There is not even a semblance of the search for a rational explanation or seeking treatment for hallucinations. I can just imagine the lawyer-client consultation in which they decided that the witchcraft/tokoloshe defence was the way to go rather than the ordinary, everyday insanity defence.

Ms Lotter is a wide-eyed innocent who admits to knifing her pleading mother to death. She went on to say under oath that she ‘could not focus on her studies and decided to get help as she was desperate and scared of her domestic worker. She went to eight ministries but no one could help her… Eventually she met Mathew Naidoo and “this thing left me” when they were intimate. “I was so grateful that this thing had gone and was not raping me anymore. I was relieved, I thought that this guy was so godly, so good.”

So far I have heard of no psychiatric assessments, but a ‘pastor’ was called. This pastor, it was reported, ‘told of certain manifestations that happened when evil forces took hold of people and how these forces could be driven out when ordered to do so by an authority…The pastor said this was in the realm of the supernatural He said that when people were possessed, they believed that whatever they were doing was the right thing to do.’

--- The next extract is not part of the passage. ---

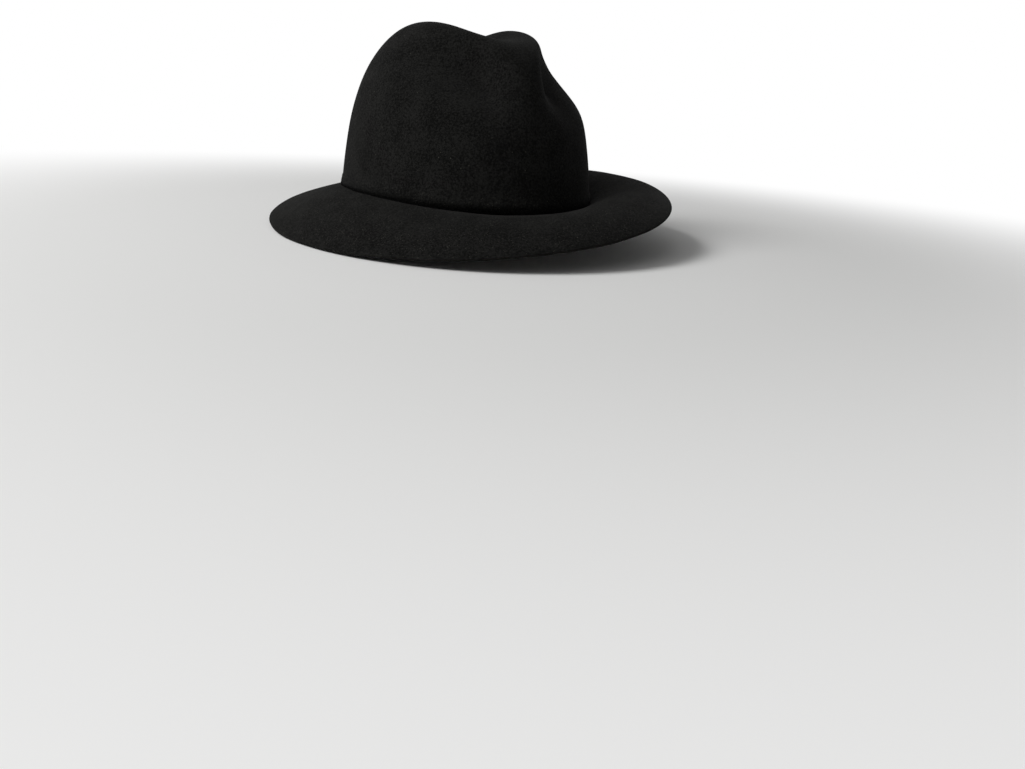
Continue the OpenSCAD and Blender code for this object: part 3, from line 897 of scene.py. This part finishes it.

Underlying this peculiar mish-mash of childish fears and a complete rejection of the rational are the prejudices of one version of white, suburban South Africa that has melded racism, terror of the tokoloshe, belief in witchcraft and satanic possession with the fundamentalist versions of Christianity that have found such fertile soil in South Africa.

It is a lot of violent hocus-pocus. Dish out some psychiatric care and give me science any day.